By March 08, 2023 , , ,

 For this dish, you will need to give yourself a week before you get to taste the results. I tend to use cheaper cuts such as brisket for my corned beef. In this article there's a little bit of history before you get your recipe.

Growing up in Ireland, this is one dish we never actually ate. My first experience of it was when I moved to London and came across salt beef bagels in Brick Lane. 

Corned beef is not and never was never an Irish staple, you may be surprised to hear. In the past beef was considered an expensive commodity and therefore pork, which was cheaper, was more commonly salted. It became popular in America with Irish emigrants as beef was cheaper to buy in the states. It was called "corned" because of the salt kernels used in the curing process. 

Corned beef was produced in some areas in Ireland, but only for export, so may have been eaten in those areas, but not so prevalent. So because of emigrant traditions, in America the dish is associated with Ireland and corned beef and cabbage is a traditional American dish for St Patrick's day. In Ireland however, we're still eating boiled bacon or spare ribs and cabbage. 

Enough of the history lesson and now for the recipes!

The brining is relatively simple as you make a 10% solution, which is 100 grams of salt to one litre of water, and add whatever aromatics you'd like to the brine.The amount of meat you wish to brine is up to you. This time I added cloves, peppercorns and bay leaves. Do make sure the brine covers the meat and it is a good idea throughout the week to turn the once a day in the brine.
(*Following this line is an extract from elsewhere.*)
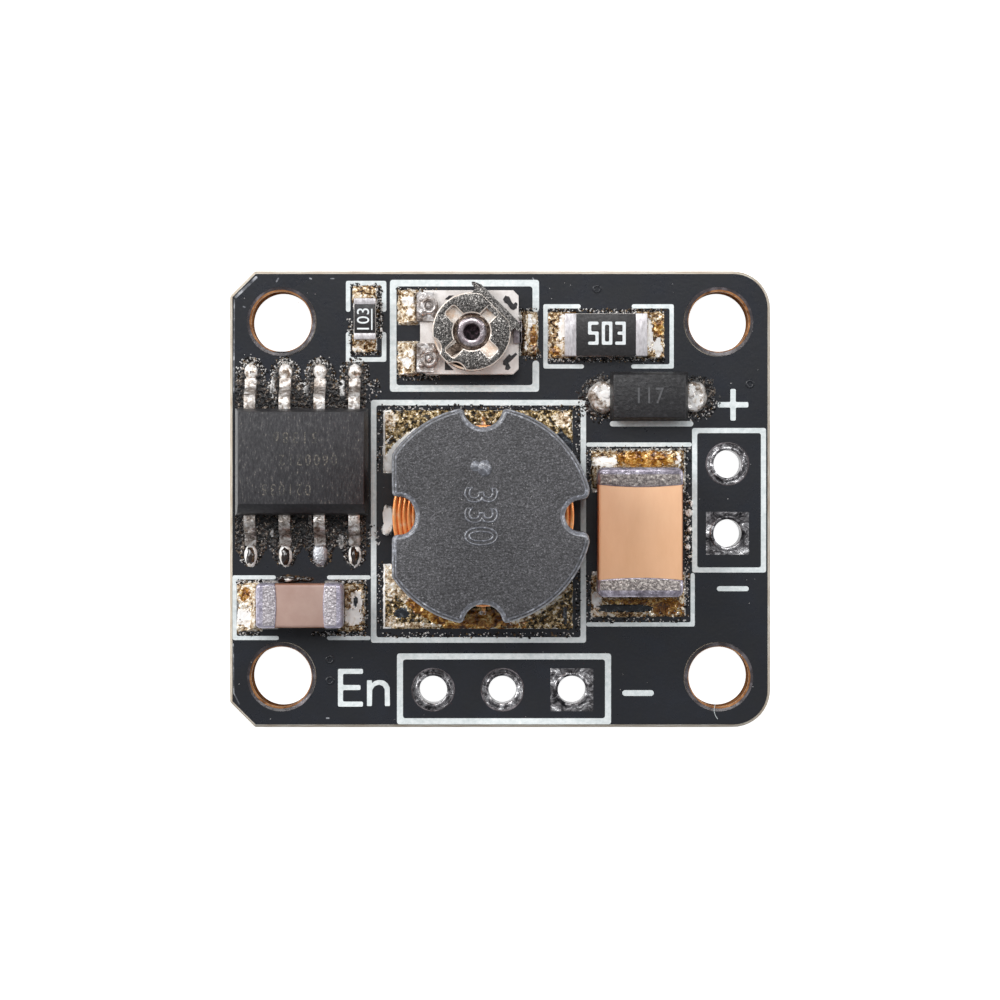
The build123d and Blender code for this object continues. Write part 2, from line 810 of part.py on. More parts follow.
def printed_frames():
    """The white frames round the parts and the two pin rows, clear of every land."""
    resistor_gap = Pos(feedback_resistor_x, feedback_resistor_y + feedback_gap_shift) * Rectangle(
        2 * feedback_frame[2], feedback_gap
    )
    series_gap = Pos(series_resistor_x, series_resistor_y) * Rectangle(
        series_gap_length, 2 * series_frame[3]
    )
    capacitor_gap = Pos(input_capacitor_x, input_capacitor_y) * Rectangle(
        input_gap_length, 2 * input_frame[3]
    )
    upper = frame(feedback_resistor_x, feedback_resistor_y, feedback_frame, fine_line) - resistor_gap
    upper += frame(series_resistor_x, series_resistor_y, series_frame, fine_line) - series_gap
    upper += frame(trimmer_x, trimmer_y, trimmer_frame, bold_line)
    lower = frame(input_capacitor_x, input_capacitor_y, input_frame, fine_line) - capacitor_gap
    lower += frame(inductor_x, inductor_y, inductor_frame, print_line)
    lower += frame(output_capacitor_x, output_capacitor_y, output_frame, fine_line)
    lower += frame(high_voltage_pins_x, high_voltage_pins_y, high_voltage_frame, print_line)
    lower += frame(input_pins_x, input_pins_y, input_pin_frame, bold_line)
    bar = Pos(diode_x, diode_y - diode_line_drop) * Rectangle(diode_line_length, print_line)
    print_outline = (upper + lower + bar) & board_outline(-print_edge)
    return on_board(0, 0) * extrude(print_outline - land_outlines() - pin_pads(), print_thickness)


# Writing every sub-part to its own file

os.makedirs("parts", exist_ok=True)

save("laminate_board", laminate().solids())
save("top_solder_mask", mask(board_top - mask_thickness, land_outlines() + pin_pads()).solids())
save("bottom_solder_mask", mask(0, pin_pads()).solids())
lands = Pos(0, 0, board_top - mask_thickness) * extrude(land_outlines(), mask_thickness)
save("component_lands", lands.solids())
save("high_voltage_pin_platings", as_solids(*pin_platings(high_voltage_pin_points())))
save("input_pin_platings", as_solids(*pin_platings(input_pin_points())))
save("legend_frames", printed_frames().solids())


body, leads = controller()
place(
    "controller",
    on_board(controller_x, controller_y),
    {"body": body, "leads": leads, "solder": lead_solder(leads)},
)

core, winding, wires, plates, solder = inductor()
place(
    "inductor",
    on_board(inductor_x, inductor_y),
    {"core": core, "winding": winding, "wire_ends": wires, "terminals": plates, "solder": solder},
)

upright = Rot(0, 0, 90)
block, caps = capacitor(output_capacitor_size, output_capacitor_cap)
solder = chip_solder(output_capacitor_size, output_capacitor_lands)
place(
    "output_capacitor",
    on_board(output_capacitor_x, output_capacitor_y) * upright,
    {"body": block, "end_caps": caps, "solder": solder},
)

block, caps = capacitor(input_capacitor_size, input_capacitor_cap)
solder = chip_solder(input_capacitor_size, input_capacitor_lands)
place(
    "input_capacitor",
    on_board(input_capacitor_x, input_capacitor_y),
    {"body": block, "end_caps": caps, "solder": solder},
)

chip, coat, caps = resistor(feedback_resistor_size, feedback_resistor_cap)
solder = chip_solder(feedback_resistor_size, feedback_resistor_lands)
place(
    "feedback_resistor",
    on_board(feedback_resistor_x, feedback_resistor_y) * upright,
    {"chip": chip, "coat": coat, "end_caps": caps, "solder": solder},
)

chip, coat, caps = resistor(series_resistor_size, series_resistor_cap)
solder = chip_solder(series_resistor_size, series_resistor_lands)
place(
    "series_resistor",
    on_board(series_resistor_x, series_resistor_y),
    {"chip": chip, "coat": coat, "end_caps": caps, "solder": solder},
)

body, terminals, solder = diode()
place(
    "diode",
    on_board(diode_x, diode_y),
    {"body": body, "terminals": terminals, "solder": solder},
)

base, track, ends, middle, solder = trimmer()
place(
    "trimmer",
    on_board(trimmer_x, trimmer_y),
    {
        "base": base,
        "track": track,
        "end_terminals": ends,
        "wiper_terminal": middle,
        "solder": solder,
        "rotor": trimmer_rotor(),
    },
)
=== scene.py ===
import random
from math import atan2, cos, degrees, exp, pi, radians, sin

import bmesh
import bpy
from mathutils import Matrix, Vector, noise


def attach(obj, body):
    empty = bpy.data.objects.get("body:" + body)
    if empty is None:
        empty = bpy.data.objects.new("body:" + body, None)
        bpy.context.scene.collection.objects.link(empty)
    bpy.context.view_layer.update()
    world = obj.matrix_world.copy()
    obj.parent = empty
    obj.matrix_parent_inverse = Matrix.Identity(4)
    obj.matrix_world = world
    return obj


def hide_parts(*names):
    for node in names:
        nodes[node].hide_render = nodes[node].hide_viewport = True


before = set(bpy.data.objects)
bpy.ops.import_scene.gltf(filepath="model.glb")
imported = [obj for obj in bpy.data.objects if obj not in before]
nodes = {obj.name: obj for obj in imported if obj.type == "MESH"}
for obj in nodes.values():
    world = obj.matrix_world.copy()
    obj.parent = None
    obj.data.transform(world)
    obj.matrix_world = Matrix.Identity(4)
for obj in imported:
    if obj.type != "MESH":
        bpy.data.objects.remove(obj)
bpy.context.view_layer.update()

# Camera: straight above the board, far enough back that the tall coil leans only a
# little, with its axis a hair below the board's middle.
BOARD_TOP = 1.6
MM = 0.001
camera_data = bpy.data.cameras.new("camera")
camera_data.sensor_width = 36.0
camera_data.lens = 144.5
camera_data.clip_start = 0.01
camera = bpy.data.objects.new("camera", camera_data)
camera.location = (0.0, -0.00003, 0.1486)
bpy.context.scene.collection.objects.link(camera)
bpy.context.scene.camera = camera

# Light: one wide soft lamp on the left, a weaker one on the right and another high up
# behind, in a pale room, so that bright metal has both light and dark to mirror.
LAMPS = (
    ("left_lamp", (-0.3, 0.16, 0.24), 0.22, 1.35),
    ("right_lamp", (0.3, 0.12, 0.2), 0.16, 0.5),
    ("top_lamp", (0.0, 0.2, 0.4), 0.2, 0.62),
)
for lamp_name, spot, width, power in LAMPS:
    lamp_data = bpy.data.lights.new(lamp_name, "AREA")
    lamp_data.size = width
    lamp_data.energy = power
    lamp = bpy.data.objects.new(lamp_name, lamp_data)
    lamp.location = spot
    lamp.rotation_euler = Vector(spot).to_track_quat("Z", "Y").to_euler()
    bpy.context.scene.collection.objects.link(lamp)

world = bpy.data.worlds.new("room")
world.use_nodes = True
world.node_tree.nodes["Background"].inputs["Color"].default_value = (0.92, 0.95, 1.0, 1.0)
world.node_tree.nodes["Background"].inputs["Strength"].default_value = 0.3
bpy.context.scene.world = world
bpy.context.scene.view_settings.view_transform = "Standard"

# Floor: a plain white sheet under the board. It is white to the camera and in mirrors,
# and still takes a trace of the board's shadow.
FLOOR_SIZE = 3.0
FLOOR_LEVEL = -0.00002


def feed(tree, node, *values, **named):
    """Set a shader node's inputs, in order or by name, to values or to other outputs."""
    for key, value in [*enumerate(values), *named.items()]:
        socket = node.inputs[key if isinstance(key, int) else key.replace("_", " ")]
        if isinstance(value, bpy.types.NodeSocket):
            tree.links.new(value, socket)
        else:
            socket.default_value = value
    return node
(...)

One the meat has had at least a week in the brine, you have several options for cooking. The cut of meat is up to you what you would like to use. I tend to go for cheaper and tougher cuts such as brisket.

Slow poach
Cooking it in water and adding aromatics such as bay, thyme, rosemary, cloves etc...
I also like to add onions, garlic and carrots along with the aromatics for more flavour
Poach for at least 3 hours on a low heat
Allow to rest before serving.
Serve American style with boiled potatoes and cabbage or allow to cool and serve with mustard in a sandwich.
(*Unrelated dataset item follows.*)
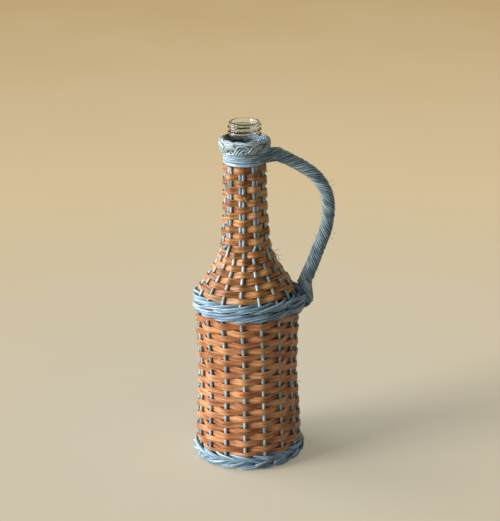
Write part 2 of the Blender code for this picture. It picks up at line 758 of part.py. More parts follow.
def make_band(parts):
    """One strand wound round the rods at the top of the neck."""
    mat = material("band_strand", STRAND_COLOUR, 0.45)
    low = BAND_BOTTOM + BAND_STRAND_RADIUS
    high = BAND_TOP - BAND_STRAND_RADIUS
    count = round(BAND_TURNS * BAND_LOOP_POINTS)
    route = []
    for i in range(count + 1):
        azimuth = BAND_START_AZIMUTH + 2 * math.pi * BAND_TURNS * i / count
        route.append(polar(azimuth, BAND_RADIUS, low + (high - low) * i / count))
    run = 2 * BAND_STRAND_RADIUS
    route.insert(0, route[0] + (route[0] - route[1]).normalized() * run)
    route.append(route[-1] + (route[-1] - route[-2]).normalized() * run)
    tube("neck_band", route, BAND_STRAND_RADIUS, 1, mat, parts)
    apart = BAND_LOOP_POINTS // 2
    spans = [
        (route[i] - route[j]).length for i in range(len(route)) for j in range(i + apart, len(route))
    ]
    print(f"neck_band least gap to itself {1000 * (min(spans) - run):.2f} mm")


def collar_point(turn):
    """The plait's single closed line after some turns round the mouth."""
    azimuth = math.pi + 2 * math.pi * turn
    phase = 5 * math.pi / 6 + 2 * math.pi * turn * COLLAR_LOBES / COLLAR_STRANDS
    half_height = COLLAR_RISE + COLLAR_STRAND_WIDTH / 2
    middle = BAND_TOP + FIT_GAP + half_height
    radius = COLLAR_RADIUS + COLLAR_DEPTH * math.sin(2 * phase)
    return polar(azimuth, radius, middle + COLLAR_RISE * math.sin(phase))


def make_collar(parts, guides):
    """A plait of three flat strands whose ends are turned in at the back."""
    mat = material("collar_strand", STRAND_COLOUR, 0.5)
    t, w = COLLAR_STRAND_THICKNESS / 2, COLLAR_STRAND_WIDTH / 2
    outline = section(
        "collar_section", [(t, -w / 2), (t, w / 2), (0.0, w), (-t, w / 2), (-t, -w / 2), (0.0, -w)], guides
    )
    period = COLLAR_STRANDS / COLLAR_LOBES
    joints = [strand + period * strand / 6 for strand in range(1, COLLAR_STRANDS)]
    cuts = [0.0] + joints + [float(COLLAR_STRANDS)]
    for strand, (first, last) in enumerate(zip(cuts, cuts[1:])):
        count = round((last - first) / period * COLLAR_POINTS_PER_PERIOD)
        route = [collar_point(first + (last - first) * i / count) for i in range(count + 1)]
        route = pull_back(route, BUTT_GAP / 2)
        swept(f"collar_strand_{strand + 1}", route, outline, mat, parts, twist="Z_UP")


# Handle


def handle_line(count):
    """Evenly spaced points on a smooth line through the handle's shares, and their lengths."""
    rise = HANDLE_TOP - HANDLE_BOTTOM
    band = BAND_RADIUS + BAND_STRAND_RADIUS + HANDLE_BAND_GAP
    wale = wale_front((WALE_BOTTOM, WALE_TOP)) + WALE_STRAND_RADIUS + FIT_GAP + HANDLE_END_RADIUS
    knots = []
    for start, shares in ((band, HANDLE_UPPER_SHARES), (wale, HANDLE_LOWER_SHARES)):
        for out, up in shares:
            knots.append(Vector((start + (HANDLE_REACH - start) * out, 0.0, HANDLE_BOTTOM + rise * up)))
    knots = [2 * knots[0] - knots[1]] + knots + [2 * knots[-1] - knots[-2]]
    fine = []
    for p0, p1, p2, p3 in zip(knots, knots[1:], knots[2:], knots[3:]):
        for i in range(HANDLE_LINE_STEPS):
            t = i / HANDLE_LINE_STEPS
            fine.append(
                0.5 * (2 * p1 + (p2 - p0) * t + (2 * p0 - 5 * p1 + 4 * p2 - p3) * t * t
                       + (3 * p1 - p0 - 3 * p2 + p3) * t * t * t)
            )
    fine.append(knots[-2])
    lengths = [0.0]
    for a, b in zip(fine, fine[1:]):
        lengths.append(lengths[-1] + (b - a).length)
    points = []
    marks = []
    i = 0
    for step in range(count + 1):
        mark = lengths[-1] * step / count
        while i < len(fine) - 2 and mark > lengths[i + 1]:
            i += 1
        share = (mark - lengths[i]) / (lengths[i + 1] - lengths[i])
        points.append(fine[i].lerp(fine[i + 1], min(1.0, share)))
        marks.append(mark)
    return points, marks


def handle_scales(marks):
    """The handle thins where it meets the neck band and where it lies along the wale."""
    total = marks[-1]
    scales = []
    for mark in marks:
        top = smooth_step(mark / HANDLE_TOP_TAPER)
        foot = smooth_step((total - mark - HANDLE_FOOT_TAPER / 2) / HANDLE_FOOT_TAPER)
        scales.append(HANDLE_END_SHARE + (1 - HANDLE_END_SHARE) * min(top, foot))
    return scales


def make_handle(parts, guides):
    """A core rod and the strands twisted round it."""
    mat = material("handle_strand", HANDLE_COLOUR, 0.5)
    points, marks = handle_line(HANDLE_CORE_POINTS)
    outline = round_section("core_section", HANDLE_CORE_RADIUS, HANDLE_CORE_SIDES, guides)
    core_mat = material("handle_core", HANDLE_COLOUR, 0.6)
    swept("handle_core", points, outline, core_mat, parts, scales=handle_scales(marks))

    length = marks[-1]
    points, marks = handle_line(round(length / HANDLE_LEAD * HANDLE_POINTS_PER_TURN))
    inner, outer = HANDLE_STRAND_SEAT, HANDLE_STRAND_SEAT + HANDLE_STRAND_THICKNESS
    half = HANDLE_STRAND_WIDTH / 2
    outline = section("wrap_section", [(inner, -half), (outer, -half), (outer, half), (inner, half)], guides)
    scales = handle_scales(marks)
    for strand in range(HANDLE_STRANDS):
        first = 2 * math.pi * strand / HANDLE_STRANDS
        tilts = [first - 2 * math.pi * mark / HANDLE_LEAD for mark in marks]
        swept(f"handle_strand_{strand + 1}", points, outline, mat, parts, tilts, scales)


def main():
    for item in list(bpy.data.objects):
        bpy.data.objects.remove(item)
    parts = collection("wicker_covered_bottle")
    cutters = collection("cutters")
    make_glass(parts)
    floor = floor_cutter(cutters)
    make_rods(parts, cutters, floor)
    make_base_cane(parts, cutters)
    make_wales(parts, cutters, floor)
    make_cover(parts, cutters)
    make_band(parts)
    make_collar(parts, cutters)
    make_handle(parts, cutters)


main()
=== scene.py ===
"""The looks of a clear glass bottle in a woven cane cover with a roped side handle.

Metres, +Z up, with the bottle's axis at the origin and the handle along +X. Azimuths run from the
front, -Y, towards +X. The cover is real basketry, laid along the same line of rods as the solids.
"""

from math import atan, cos, pi, radians, sin

import bpy
import numpy as np
from mathutils import Matrix, Vector


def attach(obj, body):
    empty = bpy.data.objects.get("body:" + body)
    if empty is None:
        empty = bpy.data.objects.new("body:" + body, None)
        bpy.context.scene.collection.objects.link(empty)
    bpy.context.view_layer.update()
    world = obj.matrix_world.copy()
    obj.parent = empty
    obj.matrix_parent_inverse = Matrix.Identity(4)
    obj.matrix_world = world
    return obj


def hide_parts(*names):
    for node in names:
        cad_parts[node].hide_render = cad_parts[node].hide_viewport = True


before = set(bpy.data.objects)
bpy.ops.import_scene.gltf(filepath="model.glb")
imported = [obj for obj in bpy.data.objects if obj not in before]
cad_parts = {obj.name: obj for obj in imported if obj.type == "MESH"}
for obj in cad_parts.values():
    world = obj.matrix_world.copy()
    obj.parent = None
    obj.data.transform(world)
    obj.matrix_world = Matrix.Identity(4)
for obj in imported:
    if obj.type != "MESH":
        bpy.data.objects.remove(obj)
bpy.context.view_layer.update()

MM = 0.001
TAU = 2 * pi
UP = np.array([0.0, 0.0, 1.0])
FRONT = np.array([0.0, -1.0, 0.0])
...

Or you can make Corn beef hash with fried eggs and beans

300g cooked salt beef  (I used brisket) - cubed
1 onion sliced
1 clove of garlic grated
1 tablespoon Worcestershire sauce
2 cooked potatoes cubed
1 tin baked beans
2  fried eggs
Oil for frying
Salt and pepper to taste

Fry the onion and garlic till soft and remove to a plate
Next brown off the cubed potatoes and remove to the same plate as the onions
Brown the salt beef
Then add the spuds and the onion back into the pan
Add the Worcestershire sauce and stir
Last add the beans and heat through 
Season to taste and serve with fried eggs on top.